Every accounting transaction affects at least one element of the equation, but always balances. Simple transactions also include:

| Transaction Number | Assets |  | Liabilities |  | Equity |  | Explanation |
|---|---|---|---|---|---|---|---|
| 1 | + | 6,000 |  |  | + | 6,000 | Issuing capital stock for cash or other assets |
| 2 | + | 10,000 | + | 10,000 |  |  | Buying assets by borrowing money (taking a loan from a bank or simply buying on credit) |
| 3 | − | 900 | − | 900 |  |  | Selling assets for cash to pay off liabilities: both assets and liabilities are reduced |
| 4 | + | 1,000 | + | 400 | + | 600 | Buying assets by paying cash by shareholder's money (600) and by borrowing money (400) |
| 5 | + | 700 |  |  | + | 700 | Earning revenues |
| 6 | − | 200 |  |  | − | 200 | Paying expenses (e.g. rent or professional fees) or dividends |
| 7 |  |  | + | 100 | − | 100 | Recording expenses, but not paying them at the moment |
| 8 | − | 500 | − | 500 |  |  | Paying a debt that you owe |
| 9 |  | 0 |  | 0 |  | 0 | Receiving cash for sale of an asset: one asset is exchanged for another; no change in assets or liabilities |

These are some simple examples, but even the most complicated transactions can be recorded in a similar way. This equation is behind debits, credits, and journal entries.

This equation is part of the transaction analysis model, for which we also write

Owner's equity = Contributed Capital + Retained Earnings

Retained Earnings = Net Income − Dividends

and
Net Income = Revenue − Expenses

The equation resulting from making these substitutions in the accounting equation may be referred to as the expanded accounting equation, because it yields the breakdown of the equity component of the equation.

Assets = Liabilities + Contributed Capital + Revenue − Expenses − Dividends

==Applications==
The accounting equation is fundamental to the double-entry bookkeeping practice. Its applications in accountancy and economics are thus diverse.

===Financial statements===
A company's quarterly and annual reports are basically derived directly from the accounting equations used in bookkeeping practices. These equations, entered in a business's general ledger, will provide the material that eventually makes up the foundation of a business's financial statements. This includes expense reports, cash flow and salary and company investments.

===Double entry bookkeeping system===
The accounting equation plays a significant role as the foundation of the double-entry bookkeeping system. The primary aim of the double-entry system is to keep track of debits and credits and ensure that the sum of these always matches up to the company assets, a calculation carried out by the accounting equation. It is based on the idea that each transaction has an equal effect. It is used to transfer totals from books of prime entry into the nominal ledger.
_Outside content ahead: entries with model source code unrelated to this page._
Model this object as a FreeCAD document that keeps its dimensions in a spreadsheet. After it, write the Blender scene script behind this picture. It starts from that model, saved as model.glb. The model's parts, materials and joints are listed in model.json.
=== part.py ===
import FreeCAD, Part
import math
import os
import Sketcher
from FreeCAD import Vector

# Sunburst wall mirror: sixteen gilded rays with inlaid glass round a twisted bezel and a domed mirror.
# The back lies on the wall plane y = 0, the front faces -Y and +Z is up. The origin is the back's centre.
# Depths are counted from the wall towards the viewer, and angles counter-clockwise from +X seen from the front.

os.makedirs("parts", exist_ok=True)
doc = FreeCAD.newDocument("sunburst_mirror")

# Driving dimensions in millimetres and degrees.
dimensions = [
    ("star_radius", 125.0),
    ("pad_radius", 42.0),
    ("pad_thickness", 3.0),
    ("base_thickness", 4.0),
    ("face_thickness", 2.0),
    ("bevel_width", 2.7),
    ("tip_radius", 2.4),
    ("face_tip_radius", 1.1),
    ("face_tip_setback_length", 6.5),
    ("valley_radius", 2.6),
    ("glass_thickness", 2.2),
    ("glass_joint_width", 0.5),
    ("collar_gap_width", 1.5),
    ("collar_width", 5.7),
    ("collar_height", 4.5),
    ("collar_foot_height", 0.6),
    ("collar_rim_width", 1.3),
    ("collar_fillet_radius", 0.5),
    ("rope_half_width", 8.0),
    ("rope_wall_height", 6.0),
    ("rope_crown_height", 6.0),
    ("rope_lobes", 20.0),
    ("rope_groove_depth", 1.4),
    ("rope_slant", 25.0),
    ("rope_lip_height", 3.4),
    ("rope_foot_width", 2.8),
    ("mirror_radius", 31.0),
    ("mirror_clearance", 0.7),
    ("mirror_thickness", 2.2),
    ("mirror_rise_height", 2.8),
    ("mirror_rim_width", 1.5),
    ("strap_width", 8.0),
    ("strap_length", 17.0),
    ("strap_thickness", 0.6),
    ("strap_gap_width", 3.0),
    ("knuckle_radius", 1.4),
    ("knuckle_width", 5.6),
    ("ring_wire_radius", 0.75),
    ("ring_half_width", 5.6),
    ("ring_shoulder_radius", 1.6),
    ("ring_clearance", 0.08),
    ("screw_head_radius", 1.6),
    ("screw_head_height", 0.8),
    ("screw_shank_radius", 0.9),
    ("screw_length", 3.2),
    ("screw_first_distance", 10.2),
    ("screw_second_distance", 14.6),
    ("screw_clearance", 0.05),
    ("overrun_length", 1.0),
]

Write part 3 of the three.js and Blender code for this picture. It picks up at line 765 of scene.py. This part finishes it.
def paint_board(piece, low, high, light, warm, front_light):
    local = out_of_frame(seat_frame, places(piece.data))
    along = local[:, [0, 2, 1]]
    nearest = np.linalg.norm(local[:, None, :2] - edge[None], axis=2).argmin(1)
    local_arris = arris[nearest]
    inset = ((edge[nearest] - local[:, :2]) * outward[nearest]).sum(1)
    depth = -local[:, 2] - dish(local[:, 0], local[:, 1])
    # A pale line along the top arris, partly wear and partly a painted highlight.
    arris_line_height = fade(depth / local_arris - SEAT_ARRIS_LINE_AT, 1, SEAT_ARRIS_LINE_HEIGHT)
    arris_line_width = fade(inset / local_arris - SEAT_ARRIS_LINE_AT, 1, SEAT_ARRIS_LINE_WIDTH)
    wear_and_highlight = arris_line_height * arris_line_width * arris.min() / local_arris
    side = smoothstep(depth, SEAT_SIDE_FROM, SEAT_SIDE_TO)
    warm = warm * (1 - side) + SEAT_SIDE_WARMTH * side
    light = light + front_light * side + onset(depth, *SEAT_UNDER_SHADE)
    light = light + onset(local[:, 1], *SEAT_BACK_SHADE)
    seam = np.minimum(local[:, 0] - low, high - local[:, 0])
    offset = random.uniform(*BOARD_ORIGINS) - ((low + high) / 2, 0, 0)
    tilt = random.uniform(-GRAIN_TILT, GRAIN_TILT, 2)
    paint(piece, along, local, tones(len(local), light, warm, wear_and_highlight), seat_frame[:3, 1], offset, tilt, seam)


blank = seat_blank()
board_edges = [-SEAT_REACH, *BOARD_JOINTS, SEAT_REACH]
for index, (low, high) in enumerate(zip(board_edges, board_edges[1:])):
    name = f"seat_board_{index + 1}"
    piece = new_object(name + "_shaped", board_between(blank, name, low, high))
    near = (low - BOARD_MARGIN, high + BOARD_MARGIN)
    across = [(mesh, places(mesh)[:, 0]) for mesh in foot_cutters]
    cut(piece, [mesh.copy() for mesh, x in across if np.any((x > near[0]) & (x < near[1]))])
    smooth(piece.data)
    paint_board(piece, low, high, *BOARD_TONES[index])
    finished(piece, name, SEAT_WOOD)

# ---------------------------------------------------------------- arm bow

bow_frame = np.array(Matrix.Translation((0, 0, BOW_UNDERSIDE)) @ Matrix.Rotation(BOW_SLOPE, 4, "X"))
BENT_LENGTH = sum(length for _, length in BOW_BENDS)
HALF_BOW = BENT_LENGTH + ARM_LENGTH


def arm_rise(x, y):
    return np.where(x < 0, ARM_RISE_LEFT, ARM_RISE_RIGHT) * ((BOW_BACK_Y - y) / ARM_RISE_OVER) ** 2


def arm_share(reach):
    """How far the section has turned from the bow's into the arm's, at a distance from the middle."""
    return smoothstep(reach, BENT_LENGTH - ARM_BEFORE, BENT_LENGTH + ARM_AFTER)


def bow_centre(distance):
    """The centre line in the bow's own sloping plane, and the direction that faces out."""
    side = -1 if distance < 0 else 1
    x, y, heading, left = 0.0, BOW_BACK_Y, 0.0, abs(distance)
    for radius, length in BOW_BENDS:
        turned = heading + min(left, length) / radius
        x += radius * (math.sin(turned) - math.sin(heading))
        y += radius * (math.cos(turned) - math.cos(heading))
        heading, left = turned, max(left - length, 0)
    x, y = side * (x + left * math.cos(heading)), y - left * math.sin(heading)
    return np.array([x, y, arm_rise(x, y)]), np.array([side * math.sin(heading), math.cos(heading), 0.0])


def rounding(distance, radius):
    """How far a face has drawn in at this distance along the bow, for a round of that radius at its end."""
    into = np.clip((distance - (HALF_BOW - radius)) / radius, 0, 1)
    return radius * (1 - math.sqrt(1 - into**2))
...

Every transaction is recorded twice so that the debit is balanced by a credit.

===Income and retained earnings===
The income and retained earnings of the accounting equation is also an essential component in computing, understanding, and analyzing a firm's income statement. This statement reflects profits and losses that are themselves determined by the calculations that make up the basic accounting equation. In other words, this equation allows businesses to determine revenue as well as prepare a statement of retained earnings. This then allows them to predict future profit trends and adjust business practices accordingly. Thus, the accounting equation is an essential step in determining company profitability.

===Company worth===
Since the balance sheet is founded on the principles of the accounting equation, this equation can also be said to be responsible for estimating the net worth of an entire company. The fundamental components of the accounting equation include the calculation of both company holdings and company debts; thus, it allows owners to gauge the total value of a firm's assets.

However, because accounting is kept on a historical basis, the equity is typically not the net worth of the organization. Often, a company may depreciate capital assets in 5–7 years, meaning that the assets will show on the books as less than their "real" value, or what they would be worth on the secondary market.

====Investments====
Due to its role in determining a firm's net worth, the accounting equation is an important tool for investors looking to measure a company's holdings and debts at any particular time, and frequent calculations can indicate how steady or erratic a business's financial dealings might be. This provides valuable information to creditors or banks that might be considering a loan application or investment in the company.